I don’t know what it is about a good villain story that leaves such an indelible mark in my memories. My earliest one, from 1992’s Batman: The Animated Series, was the two-part episode introducing Clayface; I was so heartbroken over his story. (Of course, Batman has arguably the greatest collection of villains, so no surprise there.) I also remember reading A Series of Unfortunate Events, when I actually started to feel sorry for Count Olaf near the end, as author Daniel Handler suggested that maybe Olaf was more a victim of tragic circumstance than we realized. And of course, the excellent portrayal of Killmonger in Black Panther had everyone—even T’Challa himself—questioning if we were rooting for the right person. Comics and literature are filled with examples of antagonists with complex histories and motivations.
However, children’s TV and movies tend to be more straightforward with their characterization: Villains are bad because they are bad, and not much thought is required beyond that. In Mighty Morphin’ Power Rangers, Rita Repulsa was jealous of Zordon's power and wanted to rule the world. In The Lion King, Scar was jealous of his big brother’s power and wanted to rule the kingdom. In Home Alone, the robbers were jealous of everyone’s stuff, and wanted to rule the…suburban Chicago neighborhood? Hey, everyone’s got to have some goals, I guess. Whatever their desires, we as the young audience were not meant to empathize with them. Instead, we saw ourselves in the heroes and wanted to vanquish the borderline faceless evil.
To an extent, Avatar was still a kids’ show, and it followed a lot of the same conventions as well. Fire Lord Ozai was literally covered in shadows for a large portion of the series, and he most certainly wanted to rule all of the lands. But until the end, he was mostly relegated to the background. Most of Aang’s episodic encounters dealt with evading Zuko, and the Crown Prince had the hallmarks of a typical bad guy. He had a distinguishing, ugly facial scar. His attitude was sullen. He was occasionally beset by his hubris, believing he was better than he actually was and clashing with his subordinates. If that was all there was to him, the audience would have had no problem seeing him potentially fall to Aang.

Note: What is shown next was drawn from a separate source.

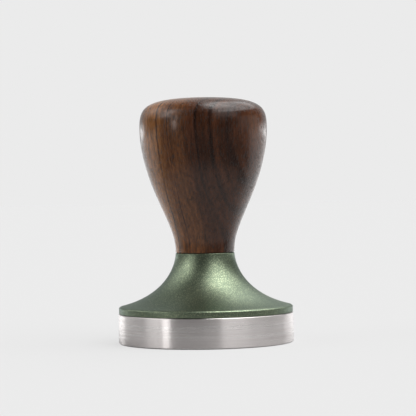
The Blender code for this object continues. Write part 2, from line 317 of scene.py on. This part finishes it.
base_outline = [
    (0.0, BOSS_TOP - COUNTERSINK),
    (TAPPED_MINOR - SINK, BOSS_TOP - COUNTERSINK),
    (TAPPED_MAJOR + SINK, BOSS_TOP),
    (BOSS_RADIUS - EDGE_CHAMFER, BOSS_TOP),
    (BOSS_RADIUS, BOSS_TOP - EDGE_CHAMFER),
    (BOSS_RADIUS, BASE_HEIGHT),
    (BASE_RADIUS - TOP_CHAMFER, BASE_HEIGHT),
    (BASE_RADIUS, BASE_HEIGHT - TOP_CHAMFER),
    (BASE_RADIUS, EDGE_CHAMFER),
    (BASE_RADIUS - EDGE_CHAMFER, 0.0),
    (0.0, 0.0),
]
tamping_base = turned("tamping_disc", softened(base_outline, 0.12), BASE_STEPS)
base_tap = threaded_rod("base_tap", TAPPED_MINOR, TAPPED_MAJOR, TAP_PLAY, HOLE_BOTTOM + 0.2, BOSS_TOP)
tap_drill = [
    (0.0, DRILL_TOP),
    (DRILL_RADIUS, DRILL_TOP),
    (DRILL_RADIUS, HOLE_BOTTOM),
    (TAPPED_MINOR - SINK, HOLE_BOTTOM),
    (0.0, DRILL_POINT),
]
shaped(base_tap, turned("tap_drill", tap_drill, THREAD_STEPS), "INTERSECT")
shaped(tamping_base, base_tap, "DIFFERENCE")
fit(tamping_base, "tamping_base", "base", turned_steel)


# The stud. An M8 set screw of bright zinc-plated steel, its thread rolled from end to end. It is run down
# into the base with a 4 mm hexagon key, and the collar and the handle go on over it.
STUD_BOTTOM = 3.4
STUD_TOP = 41.0
STUD_ROOT = 3.2
STUD_CREST = 3.95
STUD_CHAMFER = 0.7
SOCKET_ACROSS = 4.0
SOCKET_DEPTH = 4.5


def prism(name, across, sides, bottom, top, rounding=0.0):
    """An upright bar with this many flats, this far across them, its long edges rounded a little."""
    bm = bmesh.new()
    corner = across / 2 / math.cos(math.pi / sides)
    for height in (bottom, top):
        bm.faces.new([bm.verts.new(at(corner, math.tau * i / sides, height)) for i in range(sides)])
    lower, upper = (list(face.verts) for face in bm.faces)
    for i in range(sides):
        bm.faces.new((lower[i - 1], lower[i], upper[i], upper[i - 1]))
    bmesh.ops.recalc_face_normals(bm, faces=bm.faces)
    if rounding:
        upright = [e for e in bm.edges if abs(e.verts[0].co.z - e.verts[1].co.z) > 1e-6]
        bmesh.ops.bevel(bm, geom=upright, offset=rounding * MM, segments=3, profile=0.5, affect="EDGES")
    return finished(name, bm)


stud = threaded_rod("m8_stud", STUD_ROOT, STUD_CREST, 0.0, STUD_BOTTOM, STUD_TOP)
stud_ends = [
    (0.0, STUD_TOP),
    (STUD_CREST - STUD_CHAMFER, STUD_TOP),
    (STUD_CREST + 1.0, STUD_TOP - STUD_CHAMFER - 1.0),
    (STUD_CREST + 1.0, STUD_BOTTOM + STUD_CHAMFER + 1.0),
    (STUD_CREST - STUD_CHAMFER, STUD_BOTTOM),
    (0.0, STUD_BOTTOM),
]
shaped(stud, turned("stud_ends", stud_ends, 2 * THREAD_STEPS), "INTERSECT")
shaped(stud, prism("hexagon_key", SOCKET_ACROSS, 6, STUD_TOP - SOCKET_DEPTH, STUD_TOP + 1.0), "DIFFERENCE")


def handling_effect():
    """What handling leaves on bare metal: soft smudges, and fine short scratches that cross at all angles."""
    tree, entry, leave = effect(
        "handling",
        [("Place", "Vector", None), ("Smudges per mm", "Float", 0.25)],
        [("Smudge", "Float"), ("Scratch", "Float")],
    )
    scale = maths(tree, "MULTIPLY", entry["Smudges per mm"], 1000.0)
    smudge = noise(tree, entry["Place"], scale, 4.0, 0.6)
    tree.links.new(ranged(tree, smudge, 0.40, 0.65, smooth=True), leave["Smudge"])
    scratch = None
    for stretch in ((9.0, 0.5, 0.5), (0.5, 9.0, 0.6), (0.6, 0.5, 9.0)):
        path = add(tree, "VectorMath", {0: entry["Place"], 1: stretch}, operation="MULTIPLY").outputs[0]
        line = ranged(tree, noise(tree, path, maths(tree, "MULTIPLY", scale, 1.6), 1.0), 0.66, 0.72)
        scratch = line if scratch is None else maths(tree, "MAXIMUM", scratch, line)
    tree.links.new(scratch, leave["Scratch"])
    return tree


handling = handling_effect()
zinc, tree, shader, place = finish("bright_zinc", Metallic=1.0)
marks = placed(tree, handling, {"Place": place})
plate = blended(tree, marks["Smudge"], (0.62, 0.63, 0.65, 1.0), (0.50, 0.50, 0.48, 1.0))
plate = blended(tree, marks["Scratch"], plate, (0.72, 0.72, 0.72, 1.0))
tree.links.new(plate, shader.inputs["Base Color"])
tree.links.new(ranged(tree, marks["Smudge"], 0.0, 1.0, 0.28, 0.45), shader.inputs["Roughness"])
bump = add(tree, "Bump", {"Strength": 0.3, "Distance": 0.00002, "Height": marks["Scratch"]})
tree.links.new(bump.outputs[0], shader.inputs["Normal"])
fit(stud, "base_stud", "base", zinc)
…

But the writers embraced Zuko’s humanity, and that’s what made the series so refreshing to watch. We got tidbits of it in the beginning, learning at first that he was banished from his nation. Then in the middle of the first season, we dove headfirst into what essentially amounts to Zuko’s origin story. His banishment came about not because of any of the negative aspects I mentioned, but instead because he didn’t want to see any of his fellow countrymen and soldiers be used callously as sacrificial lambs. Wait a sec, the bad guy has…a conscience? As if that weren’t enough, he was then forced to duel with his own father. Unwilling to do so, he desperately pleaded for forgiveness, with tears in his eyes and a tremor in his voice. It was at that moment, when he ungraciously received his scar from his father, that the audience would never look at Zuko the same way again.
The secret weapon, the real final step the writers used to make us care about Zuko, was his relationship with his uncle, General Iroh. With a mixture of aloof wit and an endless pool of sage wisdom and advice, the character of Iroh became a quick favorite among the audience. And by witnessing the love and care he had for his nephew, we were able to begin empathizing with Zuko. When Iroh was kidnapped early in the series, we rooted for Zuko to take down the perpetrators. In Season Two, when Iroh was injured at the hands of Zuko’s sister, Azula, we felt Zuko’s pain as he rejected the compassion of Aang and the gang. Finally, when Zuko recognized that Iroh had been more of a father figure to him than his actual father, he decided to reject his destiny and join the Avatar in defeating Ozai.
It’s difficult not to talk about this series without bringing up the disastrous 2010 live-action film adaptation. There were so many things wrong with it, from its whitewashing casting, to the bad acting, and all of the laughable special effects in between. One of its few highlights was Dev Patel, who did a decent job portraying Zuko. However, even if everything else had gone right, I still struggle to see how the intended film trilogy would have worked, because given what they wrote in the first film, they would have never been able to properly show the dimensions of the prince. Without those, the moment when he joins the heroes wouldn’t have made sense. Because we were able to witness Zuko's backstory, his love for his uncle, and his internal struggles of conscience throughout the entire series, his eventual redemption felt completely earned.
Zuko’s story arc from contentious baddie to righteous do-gooder is one of the best turnarounds ever presented. And as Netflix continues to move forward with producing their own live-action television adaptation of Avatar: The Last Airbender, the showrunners would do well to remember that. Given the amount of money Netflix tends to put into its series, and that the creators have already vowed to cast culturally appropriate actors, I have no doubt that the show will look phenomenal. Their biggest challenge will be finding an actor for Zuko who is capable of expressing the complexities the character presents. If they can make his arc feel just as great as it did in the original, it’ll be a guaranteed recipe for success.